The same cannot be said, however, about the risk of harm. While it is certainly true that the Hicksgas employees were aware of the dangers of propane, Bergquist's failure to respond to an inquiry from those employees about tanks that were leaking certainly could be found to have increased the dangers from the leaks. That Bergquist had a procedure in place for such events is demonstrated by the events that occurred at the Decatur Hicksgas: there was an immediate response, advice about purging, and a form to fill out for credit. This procedure demonstrates Bergquist's awareness of the potential for harm in the absence of immediate response and instruction.

In other words, the harm that might occur from leaky tanks was both likely and foreseeable. The burden on Bergquist is minimal, as demonstrated by the ease of the procedure used in Decatur. The burden of guarding against an injury by imposing a duty on Bergquest to respond quickly to a report of leaky tanks is far from onerous.
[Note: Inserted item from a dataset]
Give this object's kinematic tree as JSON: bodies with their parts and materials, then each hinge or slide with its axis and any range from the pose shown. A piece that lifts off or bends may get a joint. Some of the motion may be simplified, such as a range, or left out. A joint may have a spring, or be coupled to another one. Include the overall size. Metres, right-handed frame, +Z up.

I therefore find that Bergquist owed to the Plaintiffs a duty of reasonable care for their safety under the circumstances presented in this case.

The question immediately presents itself, as pointed out by Bergquist, whether there was a causal link between Bergquist's failure to respond and the explosion and fire that caused Plaintiffs' injuries, or whether it was the lack of proper response by Bradley Clark or other employees at Hicksgas. That, however, is a question for the jury, not one that can be weighed and determined on paper.


For the reasons stated herein, Bergquist's motion for summary judgment [#75] is granted in as to Count III and denied as to Count IV.